I decided to start eating healthier. I only say this because today was day one, so, of course, I stopped at a fast food restaurant for just a small indulgence. While inside, one of the workers recognized my Mission shirt and mentioned one of her relatives. I knew the women she was talking about, knew her testimony and the changes in her life. And I was struck again by how one woman's triumph over a life of selfishness and addiction affected more than herself. Her family also found freedom.

What a blessing to be part of that.

Thursday, June 11, 2009

Auld Lang Syne

It's always a blessing to spend time with friends, especially friends we haven't seen in a while. Wednesday, Jim, our former volunteer coordinator, had some time to spend with us during a trip to Lansing. Jim "wore a variety of hats" at CRM (serving with our ministry for over a decade) before accepting a new position with the Lenawee County Mission near Adrian. We are pleased to hear that things seem to be going well, and Jim is enjoying his new responsibilities as Assistant Director. Wednesday was a good opportunity to catch up with Jim, as well as to hear how the Lord is working in the hearts of men who have come to the Mission for help with their addictions. Those of you who remember Jim from his many long years of service, please remember to say a prayer for him and his new work in Adrian.

Tuesday, June 2, 2009

The Emptiness of our Hands

Working at the City Rescue Mission is, at one time, both highly rewarding and incredibly humbling. I wish I could find words capable of fully transmitting the feeling of opening a courtesy reply envelope and seeing a check and a note, "I wish I could give more, but I'm currently laid off from my job." Or how many people express a desire to give more or the regret that they can't give at this time.

I have an app on my desktop that allows me to receive internet headlines for the day, and one of those linked to a map showing the economic climate of every state during this "recession." I highlight that word because I noticed something as I scrolled over the fifty states.
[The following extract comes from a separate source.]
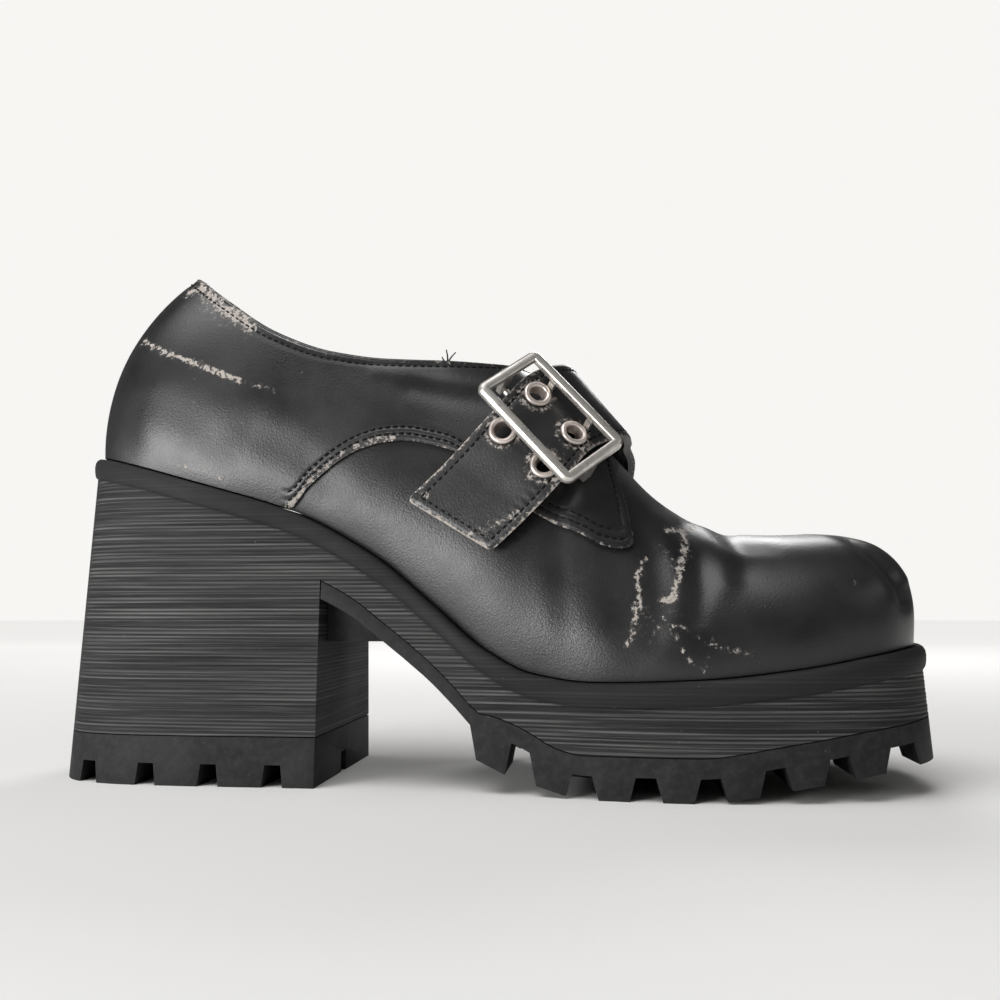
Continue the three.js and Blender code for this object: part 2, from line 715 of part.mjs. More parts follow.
function makeBuckleFrame() {
  const windowWidth = buckleWidth - 2 * buckleBar;
  const windowLength = buckleLength - 2 * buckleBar;
  const outer = roundedPlate(buckleWidth, buckleLength, 2.6, buckleThickness, 0.6);
  const opening = roundedPlate(windowWidth, windowLength, 1, buckleThickness + 2, 0);
  const rod = new THREE.CylinderGeometry(barDiameter / 2, barDiameter / 2, buckleWidth - buckleBar, 14);
  rod.rotateZ(Math.PI / 2);
  rod.translate(0, 0, barLevel);
  let frame = outer.subtract(opening).add(solid(rod));
  const top = -buckleThickness / 2 + 0.4;
  const foot = barLevel - barDiameter / 2;
  for (const end of [-1, 1]) {
    const x = (end * (buckleWidth - buckleBar)) / 2;
    frame = frame.add(box(buckleBar - 0.8, 3.4, top - foot, x, 0, (top + foot) / 2));
  }
  return placed(frame);
}

// A ring round the bar, between two places across the strap
function barRing(from, to) {
  const shape = new THREE.Shape();
  shape.absarc(0, 0, loopRadius, 0, 2 * Math.PI, false);
  const bore = new THREE.Path();
  bore.absarc(0, 0, barDiameter / 2 + seamGap, 0, 2 * Math.PI, true);
  shape.holes.push(bore);
  const g = new THREE.ExtrudeGeometry(shape, { depth: to - from, bevelEnabled: false, curveSegments: 6 });
  g.rotateY(Math.PI / 2);
  g.translate(from, 0, barLevel);
  return solid(g);
}

function makeProng(x) {
  const from = x - prongWidth / 2;
  const half = loopThickness / 2;
  const level = barLevel;
  const shape = new THREE.Shape();
  shape.moveTo(barDiameter / 2 + seamGap + 0.2, level - half);
  shape.lineTo(prongReach - 0.6, level - half);
  shape.lineTo(prongReach + 0.5, level + 0.7);
  shape.lineTo(prongReach + 0.8, 0);
  shape.lineTo(prongReach + 0.3, 0.3);
  shape.lineTo(prongReach - 0.3, 0.3);
  shape.lineTo(prongReach - 0.4, level + half + 0.4);
  shape.lineTo(prongReach - 1.2, level + half);
  shape.lineTo(barDiameter / 2 + seamGap + 0.2, level + half);
  const g = new THREE.ExtrudeGeometry(shape, { depth: prongWidth, bevelEnabled: false });
  g.rotateX(Math.PI / 2);
  g.rotateZ(Math.PI / 2);
  g.translate(from, 0, 0);
  return placed(barRing(from, from + prongWidth).add(solid(g)));
}

// The loop that holds the bar: sewn to the quarter under the strap and turned round the bar
const loopReach = 0.15; // share of the strap that it runs under
function makeLoop() {
  const low = surfaceGap + quarterThickness + barGap;
  const rows = strapRows.length - 1;
  const tail = slab(
    (u, v, layer) => {
      const along = THREE.MathUtils.lerp(buckleAlong - loopReach, buckleAlong, u);
      const i = Math.min(rows - 1, Math.floor(along * rows));
      const around = THREE.MathUtils.lerp(strapRows[i].around, strapRows[i + 1].around, along * rows - i);
      const up = THREE.MathUtils.lerp(strapRows[i].up, strapRows[i + 1].up, along * rows - i);
      const { width } = strapFrame(along, 0);
      return overUpper(around, up, low + layer * loopThickness).addScaledVector(width, (0.5 - v) * loopWidth);
    },
    10,
    2,
  );
  return placed(barRing(-loopWidth / 2, loopWidth / 2)).add(tail);
}

// Places of the eyelets: share of the strap and share of its half width
const eyeletPlaces = [];
for (const row of [0, 1])
  for (const end of [-1, 1]) {
    const along = buckleAlong + (eyeletShift - (1 - row) * eyeletRowSpacing) / strapLength;
    eyeletPlaces.push({ along, across: (end * eyeletSpacing) / strapWidth });
  }

function atStrap(geometry, { along, across }) {
  const { width, run, normal } = strapFrame(along, across);
  const matrix = new THREE.Matrix4().makeBasis(width, run, normal).setPosition(strapPoint(along, across, 0));
  geometry.applyMatrix4(matrix);
  return solid(geometry);
}

function drill(diameter) {
  const g = new THREE.CylinderGeometry(diameter / 2, diameter / 2, 4 * strapThickness, 16);
  g.rotateX(Math.PI / 2);
  return g;
}

function makeStrap() {
  let strap = slab((u, v, layer) => strapPoint(u, 1 - 2 * v, layer * strapThickness), 27, 2);
  for (const place of eyeletPlaces) strap = strap.subtract(atStrap(drill(eyeletBarrel + 2 * seamGap), place));
  for (const end of [-1, 1]) {
    const slot = box(prongWidth + 1, 2.6, 4 * strapThickness, (end * prongSpacing) / 2, prongReach, -frameLift + 1);
    strap = strap.subtract(placed(slot));
  }
  return strap;
}

function makeEyelet(place) {
  const profile = [
    [eyeletHole / 2, 0.2],
    [eyeletBarrel / 2, 0.2],
    [eyeletBarrel / 2, strapThickness + surfaceGap],
    [eyeletDiameter / 2, strapThickness + surfaceGap],
    [eyeletDiameter / 2 - 0.2, strapThickness + surfaceGap + eyeletRim * 0.6],
    [eyeletDiameter / 2 - 0.8, strapThickness + surfaceGap + eyeletRim],
    [eyeletHole / 2 + 0.4, strapThickness + surfaceGap + eyeletRim * 0.8],
    [eyeletHole / 2, strapThickness + surfaceGap + eyeletRim * 0.3],
    [eyeletHole / 2, 0.2],
  ];
  const g = new THREE.LatheGeometry(profile.map(([r, z]) => new THREE.Vector2(r, z)), 16);
  g.rotateX(Math.PI / 2);
  return atStrap(g, place);
}

// The insole, inside the foot of the upper
function makeInsole() {
  const ring = (lift, more) => (side, around) => {
    const inset = featherInset * section.inset(around) + upperWall + 1 + more;
    const rough = edgePoint(side, around, 0);
    const p = edgePoint(side, around, soleDraft * seatHeight(rough.x) + inset);
    p.z = seatHeight(p.x) + lift;
    return p;
  };
  const [low, high] = [surfaceGap, surfaceGap + insoleThickness];
  return ringStack([ring(low, 8), ring(low, 0), ring(high, 0), ring(high, 8)]);
}

const shoe = new THREE.Group();
shoe.name = "platform_shoe";
function add(name, shape, color, roughness, metalness) {
  const material = new THREE.MeshStandardMaterial({ name, color, roughness, metalness });
  const mesh = new THREE.Mesh(geometryOf(shape), material);
  mesh.name = name;
  shoe.add(mesh);
}
add("sole_unit", makePlatform(), 0x2b2a2b, 0.85, 0);
add("heel_tread", makeHeelTread(), 0x242324, 0.8, 0);
add("outsole_front", makeForefootTread(), 0x242324, 0.8, 0);
add("insole", makeInsole(), 0x3a3634, 0.8, 0);
add("upper", makeUpper(), 0x1f1e1f, 0.45, 0);
add("quarter_lateral", makeQuarter(-1), 0x1f1e1f, 0.45, 0);
add("quarter_medial", makeQuarter(1), 0x1f1e1f, 0.45, 0);
add("strap", makeStrap(), 0x1f1e1f, 0.5, 0);
add("buckle_frame", makeBuckleFrame(), 0xb9b4ae, 0.3, 1);
add("buckle_loop", makeLoop(), 0x1f1e1f, 0.5, 0);
add("prong_rear", makeProng(-prongSpacing / 2), 0xb9b4ae, 0.3, 1);
add("prong_front", makeProng(prongSpacing / 2), 0xb9b4ae, 0.3, 1);
eyeletPlaces.forEach((place, i) => add(`eyelet_${i + 1}`, makeEyelet(place), 0xc4b8ae, 0.35, 1));

// The origin is the middle of the sole, on the floor
const bounds = new THREE.Box3().setFromObject(shoe);
const middle = bounds.getCenter(new THREE.Vector3());
for (const mesh of shoe.children) mesh.geometry.translate(-middle.x, -middle.y, -bounds.min.z);

export default shoe;
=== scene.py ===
import math
from functools import lru_cache

import bmesh
import bpy
import numpy as np
from mathutils import Matrix, Vector, noise


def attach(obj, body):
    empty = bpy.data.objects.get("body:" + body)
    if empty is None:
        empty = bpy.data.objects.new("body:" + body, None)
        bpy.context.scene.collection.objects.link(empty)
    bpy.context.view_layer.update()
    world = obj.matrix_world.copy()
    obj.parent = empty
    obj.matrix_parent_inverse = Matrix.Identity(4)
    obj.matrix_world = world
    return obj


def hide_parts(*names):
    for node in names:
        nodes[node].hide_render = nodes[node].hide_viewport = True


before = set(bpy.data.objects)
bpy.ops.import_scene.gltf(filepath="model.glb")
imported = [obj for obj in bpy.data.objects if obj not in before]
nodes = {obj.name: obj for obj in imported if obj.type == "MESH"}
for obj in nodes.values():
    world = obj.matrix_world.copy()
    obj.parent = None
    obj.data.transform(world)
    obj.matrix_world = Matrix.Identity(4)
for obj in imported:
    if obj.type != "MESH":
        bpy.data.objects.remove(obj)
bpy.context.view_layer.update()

# Sizes in millimetres, in the shoe's own axes: +X to the toe, +Y to the inner side, +Z up
shoe = {
    "length": 252.0,
    "ballWidth": 96.0,
    "heelSeat": 94.5,
    "platform": 29.3,
    "toeSpring": 10.4,
    "draft": 0.045,
    "bead": 6.2,
    "beadStep": 0.9,
    "seam": 0.3,
    "gap": 0.4,
    "origin": (0.506, 0.026, 0.0),  # from these axes to the middle of the shoe
}
halfLength = shoe["length"] / 2
halfWidth = shoe["ballWidth"] / 2


def smoothLine(rows, column):
    # A line through a table's rows, first column across, with no overshoot
    x = [r[0] for r in rows]
    y = [r[column] for r in rows]
    slope = [(y[i + 1] - y[i]) / (x[i + 1] - x[i]) for i in range(len(x) - 1)]
    tangent = [slope[0]]
    for before, after in zip(slope, slope[1:]):
        tangent.append(0 if before * after <= 0 else 2 * before * after / (before + after))
    tangent.append(slope[-1])

    def at(v):
        i = 0
        while i < len(x) - 2 and v > x[i + 1]:
            i += 1
        h = x[i + 1] - x[i]
        t = min(1, max(0, (v - x[i]) / h))
        a = y[i] * (1 + 2 * t) * (1 - t) ** 2 + y[i + 1] * t * t * (3 - 2 * t)
        return a + h * (tangent[i] * t * (1 - t) ** 2 - tangent[i + 1] * t * t * (1 - t))

    return at


def curvePoint(p0, p1, p2, p3, t):
    # Centripetal curve between p1 and p2
    d0 = (p0 - p1).length ** 0.5
    d1 = (p1 - p2).length ** 0.5
    d2 = (p2 - p3).length ** 0.5
    m1 = ((p1 - p0) / d0 - (p2 - p0) / (d0 + d1) + (p2 - p1) / d1) * d1
    m2 = ((p2 - p1) / d1 - (p3 - p1) / (d1 + d2) + (p3 - p2) / d2) * d1
    c2 = (p2 - p1) * 3 - m1 * 2 - m2
    c3 = (p1 - p2) * 2 + m1 + m2
    return p1 + m1 * t + c2 * t * t + c3 * t * t * t


# Sole's outline at the floor, as shares of half the length and half the width
outlineRows = [
    (-1, 0.04), (-0.985, -0.29), (-0.928, -0.53), (-0.827, -0.645), (-0.671, -0.69), (-0.43, -0.705),
    (-0.154, -0.735), (0.082, -0.84), (0.276, -0.955), (0.44, -1), (0.604, -0.985), (0.768, -0.92),
    (0.887, -0.78), (0.96, -0.55), (0.993, -0.27), (1, 0.08), (0.991, 0.42), (0.952, 0.69),
    (0.877, 0.88), (0.768, 0.97), (0.604, 1), (0.44, 0.985), (0.276, 0.9), (0.082, 0.765),
    (-0.154, 0.71), (-0.43, 0.745), (-0.671, 0.765), (-0.827, 0.725), (-0.928, 0.61), (-0.985, 0.37),
]
outlinePoints = [Vector((x * halfLength, y * halfWidth, 0)) for x, y in outlineRows]
toeRow = 15
outlineSteps = 1200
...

The earliest any other state began to fall into a recession was listed as October 2007, that I could find. Michigan was listed at April of 2006.

It amazes me, living in Michigan and seeing the state of our economy firsthand, how much our citizens still manage to give, even from limited incomes. D. L. Moody once said that character is what you are in the dark. When things are down. When it doesn't seem to matter any more. When no one is looking.

But we have so many who give, without recognition and in spite of personal sacrifices. So that is our good news for the day. The need is great, but through God's providence, compassion is greater.